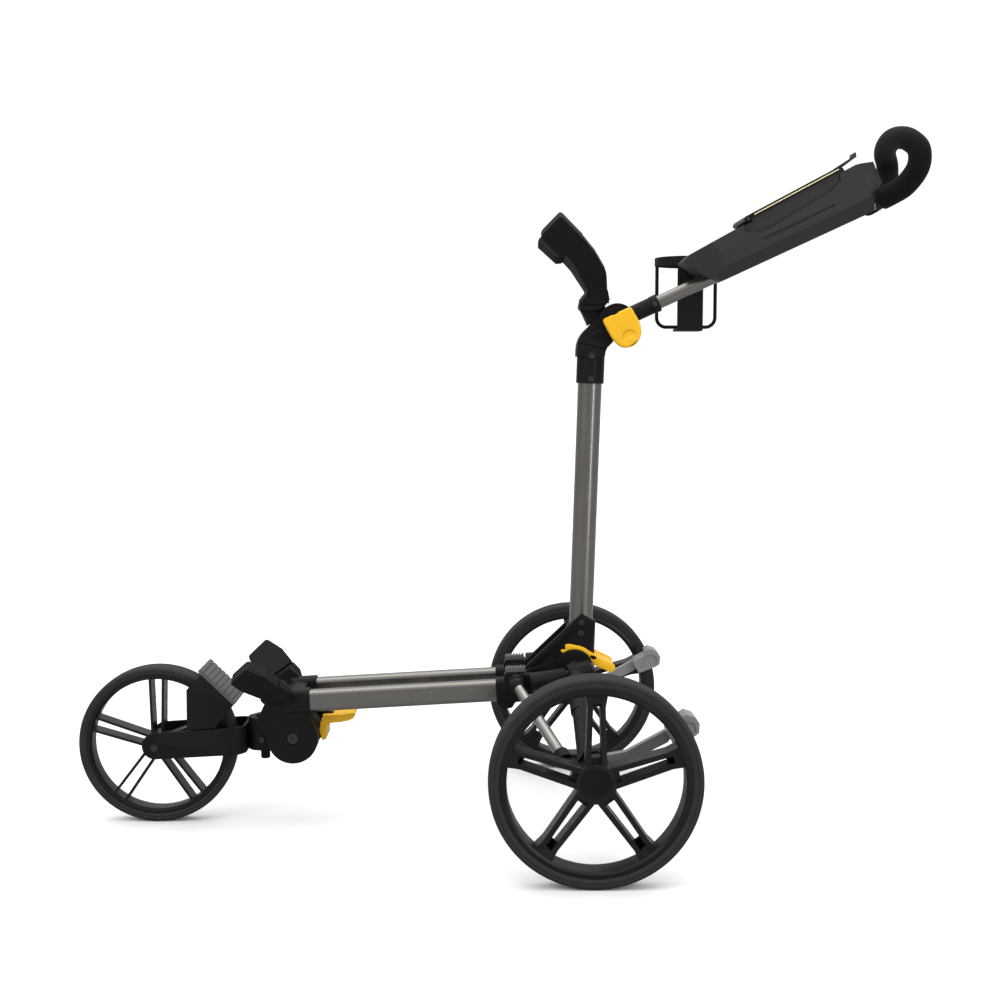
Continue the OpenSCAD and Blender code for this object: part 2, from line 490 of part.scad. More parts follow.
// ---------- rear legs ----------
module leg_one() {
    difference() {
        union() {
            rod(K - ku * 14, K + ku * 20.5, 13.5);
            rod([13, 70, 241], [13, 250, 158], 12.5, 8.2);
            rod([15, 92, 230.6], [14.4, 150, 203.8], 12.9, 11.4);
            ybar(0, rear_r, 25, 241, 262);
            ybar(0, rear_r, 14, 262, 267.5);
            // strut socket
            rod(S - su * 13, S + su * 4, 11.5);
            rod([36, 246, 158], [10, 252, 150], 9, 9);
            // brake pedal peg
            ybar(-14, 158, 3.95, 222, 242);
            // brake shoe housing behind the wheel
            xz(244, 258) polygon([[-20, 158], [-6, 178], [14, 176], [24, 160], [20, 130], [-20, 130]]);
        }
        rod(K - ku * 20, K + ku * 25, 6.03);
        rod(S - su * 30, S, 8.05);
        ybar(0, rear_r, 8.0, 236, 272);
    }
}
module rear_leg_left() { color([0.12, 0.12, 0.12]) leg_one(); ax(); }
module rear_leg_right() { color([0.12, 0.12, 0.12]) mirror([0, 1, 0]) leg_one(); mirror([0, 1, 0]) ax(); }
module ax() { color([0.55, 0.55, 0.55]) ybar(0, rear_r, 7.98, 240, 300); }
module strut_one() {
    difference() {
        union() { translate(B) sphere(12); rod(B + su * 8, B + su * 22, 7.5); rod(B + su * 20, S - su * 0.2, 8); }
        rod(S - su * 40, S + su * 4, 4);
    }
}
module strut_left() { color([0.52, 0.51, 0.49]) strut_one(); }
module strut_right() { color([0.52, 0.51, 0.49]) mirror([0, 1, 0]) strut_one(); }

module rear_at(s) { translate([0, s * track / 2, rear_r]) scale([1, s, 1]) children(); }
module rtyre() {
    w = rear_w / 2; r = rear_r;
    rotate([90, 0, 0]) rotate_extrude($fn = 96)
        polygon([[130.1, -w + 2], [133, -w], [r - 7, -w], [r - 3.5, -w + 2.2], [r - 1.2, -w + 6], [r, -w + 13], [r, w - 13], [r - 1.2, w - 6], [r - 3.5, w - 2.2], [r - 7, w], [133, w], [130.1, w - 2]]);
}
module rrim() {
    difference() {
        union() {
            rotate([90, 0, 0]) rotate_extrude($fn = 96) polygon([[130, -17], [130, 17], [126, 18.4], [122, 18.4], [120.5, 16], [119.5, 0], [120.5, -16], [124, -18]]);
            ybar(0, 0, 26, -20, 15.4);
            ybar(0, 0, 27.4, 4, 15.4);
            for (i = [0 : 4]) rotate([0, -90 - i * 72, 0]) {
                for (s = [-1, 1]) xz(-14, 15) polygon([[18, s * 7.4], [104, s * 4.8], [123, s * 8], [123, s * 15.2], [104, s * 12], [18, s * 14.6]]);
                xz(-13.4, -10.2) polygon([[100, -9.4], [122.6, -12], [122.6, 12], [100, 9.4]]);
                xz(-13.4, 6) polygon([[17, -12], [34, -11], [34, 11], [17, 12]]);
                xz(8.2, 14.4) polygon([[109, -9], [122.8, -12], [122.8, 12], [109, 9]]);
            }
        }
        ybar(0, 0, 14, 4.9, 30); ybar(0, 0, 14, -30, -11.9); ybar(0, 0, 9, -30, 30);
        ybar(0, 0, 20.4, 12.5, 30);
    }
}
module rcap() {
    difference() { union() { ybar(0, 0, 20, 12.7, 17.4); ybar(0, 0, 13.6, 11.5, 12.9); } }
    difference() { ybar(0, 0, 20, 17.3, 18.2); ybar(0, 0, 18.2, 17, 20); }
}
module rbear() {
    difference() { ybar(0, 0, 13.95, 5, 11.3); ybar(0, 0, 8.05, 0, 16); }
    difference() { ybar(0, 0, 13.95, -19.9, -12); ybar(0, 0, 8.05, -30, 0); }
}
module mleft() { translate([0, track / 2, rear_r]) children(); }
module mright() { mirror([0, 1, 0]) translate([0, track / 2, rear_r]) children(); }
module rear_tyre_left() { color([0.25, 0.24, 0.23]) mleft() rtyre(); }
module rear_tyre_right() { color([0.25, 0.24, 0.23]) mright() rtyre(); }
module rear_rim_left() { color([0.13, 0.13, 0.13]) mleft() rrim(); }
module rear_rim_right() { color([0.13, 0.13, 0.13]) mright() rrim(); }
module hub_cap_left() { color([0.10, 0.10, 0.10]) mleft() rcap(); }
module hub_cap_right() { color([0.10, 0.10, 0.10]) mright() rcap(); }
module rear_bearings_left() { color([0.6, 0.6, 0.6]) mleft() rbear(); }
module rear_bearings_right() { color([0.6, 0.6, 0.6]) mright() rbear(); }

module pedal_one() {
    difference() {
        union() {
            ybar(-14, 158, 9.5, 224, 239.5);
            xz(226, 238) polygon([[-14, 149.5], [-7, 164], [-30, 168], [-46, 171], [-104, 203], [-109, 192], [-103, 184], [-53, 158], [-30, 150.5]]);
            xz(209, 245) polygon([[-101, 199], [-103, 205], [-121, 214], [-120, 220], [-127, 225], [-139, 221], [-146, 212], [-145.5, 199], [-140, 194.5], [-110, 183]]);
        }
        ybar(-14, 158, 4.0, 215, 245);
        for (i = [0 : 5]) translate([-103.5 - i * 3, 200, 206.2 + i * 1.6]) rotate([0, 27, 0]) translate([-0.6, 0, -1.6]) cube([1.2, 60, 6]);
        both_pedal_faces();
    }
}
// shallow side recesses of the pedal pad
module both_pedal_faces() {
    for (y = [205, 243.4]) xz(y, y + 5.6) polygon([[-112, 190], [-116, 207], [-124, 214], [-137, 213], [-141, 206], [-140, 199]]);
}
module brake_pedal_left() { color([0.52, 0.52, 0.51]) pedal_one(); }
module brake_pedal_right() { color([0.52, 0.52, 0.51]) mirror([0, 1, 0]) pedal_one(); }

frame_tube_left();
frame_tube_right();
front_housing_left();
front_housing_right();
front_bridge();
lower_cradle_pads();
front_pivot_bolt();
rear_bracket_left();
rear_bracket_right();
rear_cross_tube();
main_pivot_pin();
frame_buffers();
leg_hinge_pins();
front_latch();
fork_stem();
fork_strap();
fork_screws();
bag_base();
bag_base_pad();
front_axle();
tracking_knob();
front_tyre();
front_rim();
front_bearings();
upright_foot();
upright_tube();
knee_casting();
upper_cradle();
upper_cradle_pads();
upright_screws();
rear_latch();
handle_knuckle();
handle_tube();
handle_screws();
console_shell();
console_lid_pin();
grip_tube();
grip_foam();
cam_bolt();
holder_bracket();
cam_lever();
console_lid();
console_flap();
holder_ring();
holder_frame();
holder_spine();
rear_leg_left();
rear_leg_right();
strut_left();
strut_right();
rear_tyre_left();
rear_tyre_right();
rear_rim_left();
rear_rim_right();
hub_cap_left();
hub_cap_right();
rear_bearings_left();
rear_bearings_right();
brake_pedal_left();
brake_pedal_right();
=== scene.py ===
import json
import math
import bmesh
import bpy
from mathutils import Matrix, Vector, noise

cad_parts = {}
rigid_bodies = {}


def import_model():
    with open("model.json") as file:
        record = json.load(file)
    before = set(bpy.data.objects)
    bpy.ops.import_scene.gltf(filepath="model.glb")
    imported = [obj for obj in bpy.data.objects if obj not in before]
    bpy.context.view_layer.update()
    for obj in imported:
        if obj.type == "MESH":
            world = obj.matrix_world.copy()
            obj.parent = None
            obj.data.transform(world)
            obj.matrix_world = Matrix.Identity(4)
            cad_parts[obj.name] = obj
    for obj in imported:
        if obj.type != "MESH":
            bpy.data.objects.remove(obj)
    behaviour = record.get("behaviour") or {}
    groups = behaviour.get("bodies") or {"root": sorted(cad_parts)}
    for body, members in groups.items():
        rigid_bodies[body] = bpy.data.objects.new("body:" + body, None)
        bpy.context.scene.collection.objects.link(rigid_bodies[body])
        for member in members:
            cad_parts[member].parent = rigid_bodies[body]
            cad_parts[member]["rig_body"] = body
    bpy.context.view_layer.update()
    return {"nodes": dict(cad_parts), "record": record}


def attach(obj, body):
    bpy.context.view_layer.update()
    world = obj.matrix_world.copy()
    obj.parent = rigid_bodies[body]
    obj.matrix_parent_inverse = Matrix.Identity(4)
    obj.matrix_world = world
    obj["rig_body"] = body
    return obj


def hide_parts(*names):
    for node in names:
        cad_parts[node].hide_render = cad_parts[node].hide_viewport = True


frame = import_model()
NODES = frame["nodes"]
BODY = {}
for o in NODES.values():
    BODY[o.name] = o["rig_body"]
SLOT = {}
for sp in frame["record"]["subparts"]:
    SLOT[sp["node"]] = sp["material_slot"]

# ------------------------------------------------------------------ materials


def node_mat(name):
    m = bpy.data.materials.new(name)
    m.use_nodes = True
    nt = m.node_tree
    nt.nodes.clear()
    out = nt.nodes.new("ShaderNodeOutputMaterial")
    bs = nt.nodes.new("ShaderNodeBsdfPrincipled")
    nt.links.new(bs.outputs["BSDF"], out.inputs["Surface"])
    co = nt.nodes.new("ShaderNodeTexCoord")
    return m, nt, bs, co.outputs["Object"]


def mapr(nt, src, a, b, c, d):
    n = nt.nodes.new("ShaderNodeMapRange")
    n.inputs["From Min"].default_value = a
    n.inputs["From Max"].default_value = b
    n.inputs["To Min"].default_value = c
    n.inputs["To Max"].default_value = d
    nt.links.new(src, n.inputs["Value"])
    return n.outputs["Result"]


def tex(nt, co, scale, detail=3.0, rough=0.55, stretch=None):
    n = nt.nodes.new("ShaderNodeTexNoise")
    n.inputs["Scale"].default_value = scale
    n.inputs["Detail"].default_value = detail
    n.inputs["Roughness"].default_value = rough
    if stretch:
        mp = nt.nodes.new("ShaderNodeMapping")
        mp.inputs["Scale"].default_value = stretch
        nt.links.new(co, mp.inputs["Vector"])
        nt.links.new(mp.outputs["Vector"], n.inputs["Vector"])
    else:
        nt.links.new(co, n.inputs["Vector"])
    return n.outputs["Fac"]


def mixc(nt, fac, a, b):
    n = nt.nodes.new("ShaderNodeMix")
    n.data_type = "RGBA"
    if isinstance(fac, float):
        n.inputs[0].default_value = fac
    else:
        nt.links.new(fac, n.inputs[0])
    for sock, v in ((n.inputs[6], a), (n.inputs[7], b)):
        if isinstance(v, tuple):
            sock.default_value = (v[0], v[1], v[2], 1)
        else:
            nt.links.new(v, sock)
    return n.outputs[2]


def bumps(nt, bs, layers, edge=0.0006):
    """Stack bump layers over a softly rounded edge normal."""
    nrm = None
    if edge:
        bv = nt.nodes.new("ShaderNodeBevel")
        bv.samples = 4
        bv.inputs["Radius"].default_value = edge
        nrm = bv.outputs["Normal"]
    for src, strength, dist in layers:
        b = nt.nodes.new("ShaderNodeBump")
        b.inputs["Strength"].default_value = strength
        b.inputs["Distance"].default_value = dist
        nt.links.new(src, b.inputs["Height"])
        if nrm is not None:
            nt.links.new(nrm, b.inputs["Normal"])
        nrm = b.outputs["Normal"]
    if nrm is not None:
        nt.links.new(nrm, bs.inputs["Normal"])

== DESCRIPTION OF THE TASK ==
Begin at the line containing "rear_tyre_left();", end at the line containing "obj.parent = None", and reproduce every line in that range exactly, both ends included.

== RESPONSE TO THIS TASK ==
rear_tyre_left();
rear_tyre_right();
rear_rim_left();
rear_rim_right();
hub_cap_left();
hub_cap_right();
rear_bearings_left();
rear_bearings_right();
brake_pedal_left();
brake_pedal_right();
=== scene.py ===
import json
import math
import bmesh
import bpy
from mathutils import Matrix, Vector, noise

cad_parts = {}
rigid_bodies = {}


def import_model():
    with open("model.json") as file:
        record = json.load(file)
    before = set(bpy.data.objects)
    bpy.ops.import_scene.gltf(filepath="model.glb")
    imported = [obj for obj in bpy.data.objects if obj not in before]
    bpy.context.view_layer.update()
    for obj in imported:
        if obj.type == "MESH":
            world = obj.matrix_world.copy()
            obj.parent = None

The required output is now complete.